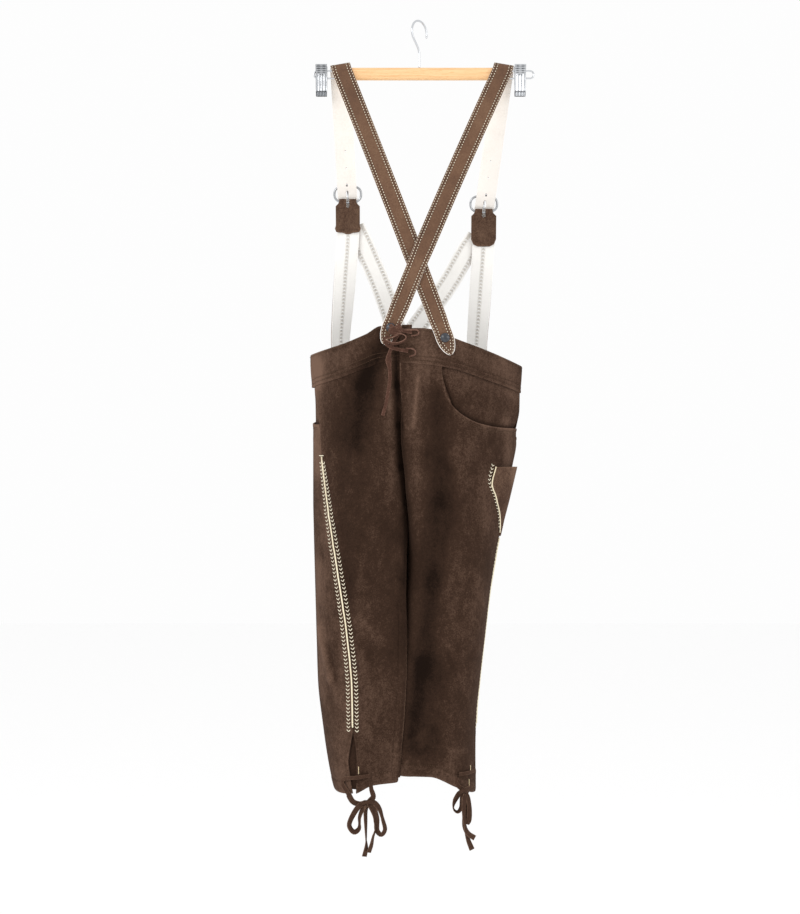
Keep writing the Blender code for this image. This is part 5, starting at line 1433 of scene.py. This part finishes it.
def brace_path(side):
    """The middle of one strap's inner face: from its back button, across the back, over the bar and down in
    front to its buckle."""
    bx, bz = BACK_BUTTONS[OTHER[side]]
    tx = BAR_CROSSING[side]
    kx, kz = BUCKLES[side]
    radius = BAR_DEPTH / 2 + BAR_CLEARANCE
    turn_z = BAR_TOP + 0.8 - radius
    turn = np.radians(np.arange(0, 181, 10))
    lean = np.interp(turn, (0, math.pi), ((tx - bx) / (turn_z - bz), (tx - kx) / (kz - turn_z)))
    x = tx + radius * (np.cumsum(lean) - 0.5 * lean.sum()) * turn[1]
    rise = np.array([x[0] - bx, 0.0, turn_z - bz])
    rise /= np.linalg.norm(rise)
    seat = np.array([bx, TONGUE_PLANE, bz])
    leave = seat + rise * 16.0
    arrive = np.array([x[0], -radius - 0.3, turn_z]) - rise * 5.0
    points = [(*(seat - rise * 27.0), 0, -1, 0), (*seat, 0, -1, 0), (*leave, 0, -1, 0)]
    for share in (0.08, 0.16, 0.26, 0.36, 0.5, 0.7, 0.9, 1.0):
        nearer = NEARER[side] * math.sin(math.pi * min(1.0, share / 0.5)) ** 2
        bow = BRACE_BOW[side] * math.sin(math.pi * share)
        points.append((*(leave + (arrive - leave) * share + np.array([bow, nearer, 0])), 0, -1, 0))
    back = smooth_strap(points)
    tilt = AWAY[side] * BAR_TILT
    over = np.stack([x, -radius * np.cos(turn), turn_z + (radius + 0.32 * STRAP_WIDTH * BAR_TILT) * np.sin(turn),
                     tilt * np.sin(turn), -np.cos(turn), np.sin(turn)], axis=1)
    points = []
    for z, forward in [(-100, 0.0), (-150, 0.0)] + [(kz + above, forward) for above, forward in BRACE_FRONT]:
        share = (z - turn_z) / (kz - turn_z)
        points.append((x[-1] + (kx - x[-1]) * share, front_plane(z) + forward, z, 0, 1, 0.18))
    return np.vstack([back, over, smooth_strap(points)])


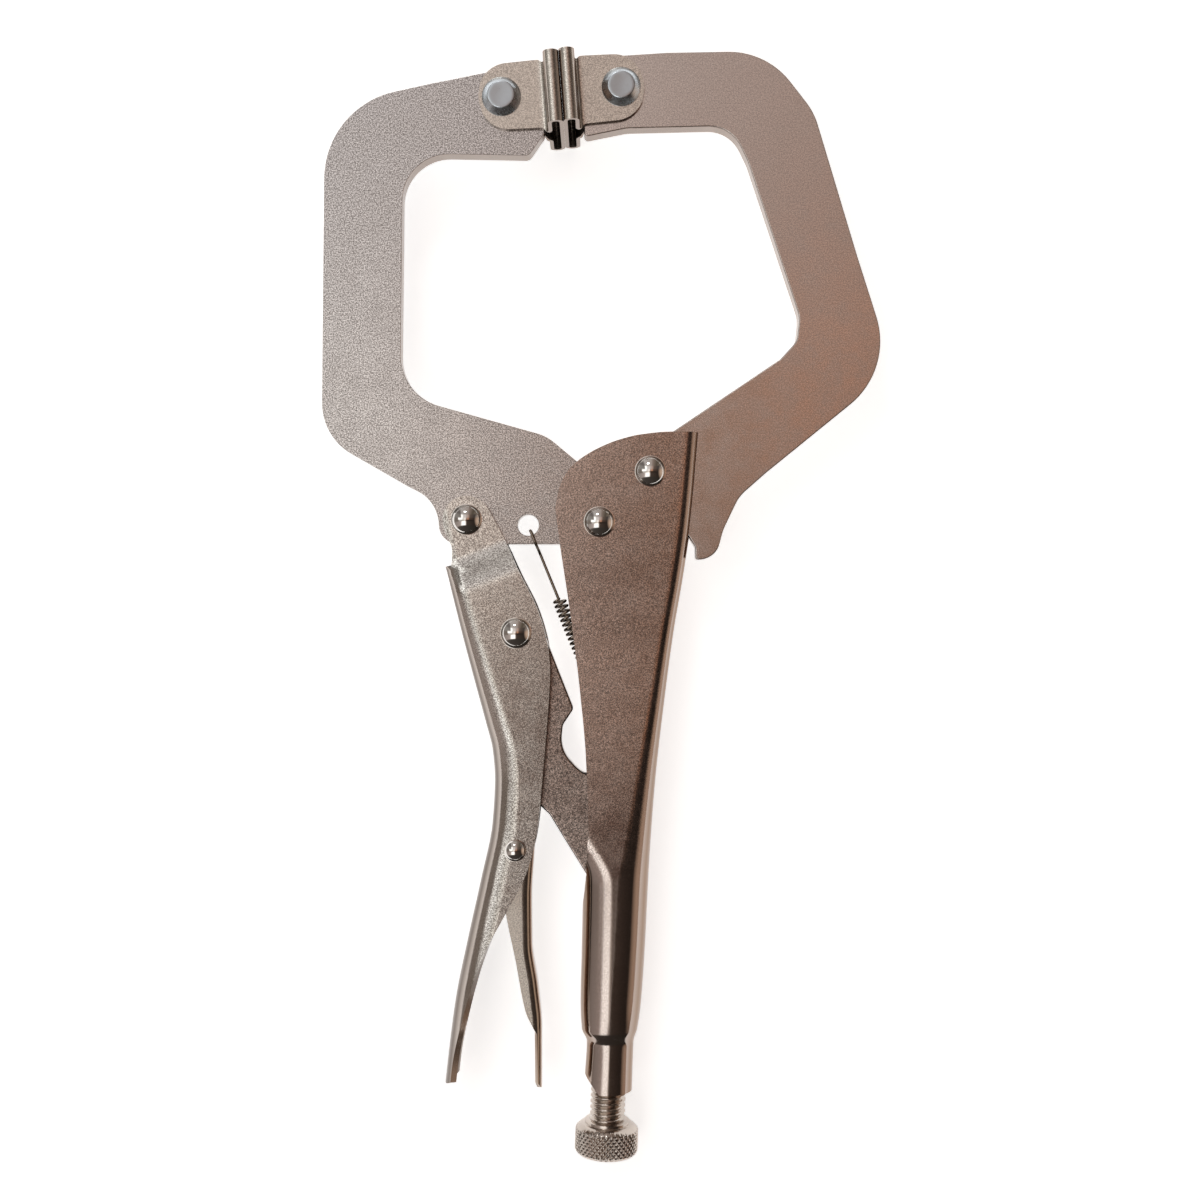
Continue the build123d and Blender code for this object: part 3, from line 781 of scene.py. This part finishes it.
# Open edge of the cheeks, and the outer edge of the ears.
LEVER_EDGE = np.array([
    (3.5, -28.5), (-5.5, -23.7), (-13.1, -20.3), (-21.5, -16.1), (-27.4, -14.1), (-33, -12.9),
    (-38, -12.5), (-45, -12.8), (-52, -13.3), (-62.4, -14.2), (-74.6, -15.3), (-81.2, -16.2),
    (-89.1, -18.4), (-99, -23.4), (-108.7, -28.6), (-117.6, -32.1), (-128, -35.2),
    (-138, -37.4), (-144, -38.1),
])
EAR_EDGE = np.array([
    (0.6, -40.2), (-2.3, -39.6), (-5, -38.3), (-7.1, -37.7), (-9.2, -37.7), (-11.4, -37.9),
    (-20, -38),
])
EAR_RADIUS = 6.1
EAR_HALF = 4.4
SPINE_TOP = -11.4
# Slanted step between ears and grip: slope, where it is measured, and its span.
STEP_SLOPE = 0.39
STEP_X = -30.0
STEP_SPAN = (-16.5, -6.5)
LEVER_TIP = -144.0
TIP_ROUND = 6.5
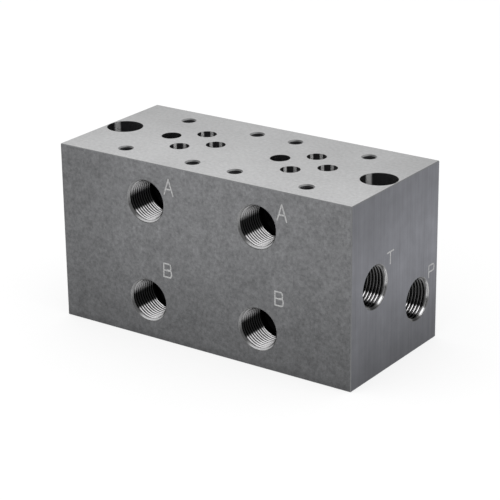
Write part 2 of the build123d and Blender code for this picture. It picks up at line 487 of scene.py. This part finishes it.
---*---
> **Exercise task**:
Which lines contain the word "from"? Copy each of them.

> **Response**:
    """The middle of one strap's inner face: from its back button, across the back, over the bar and down in
Continue the build123d and Blender code for this object: part 3, from line 781 of scene.py. This part finishes it.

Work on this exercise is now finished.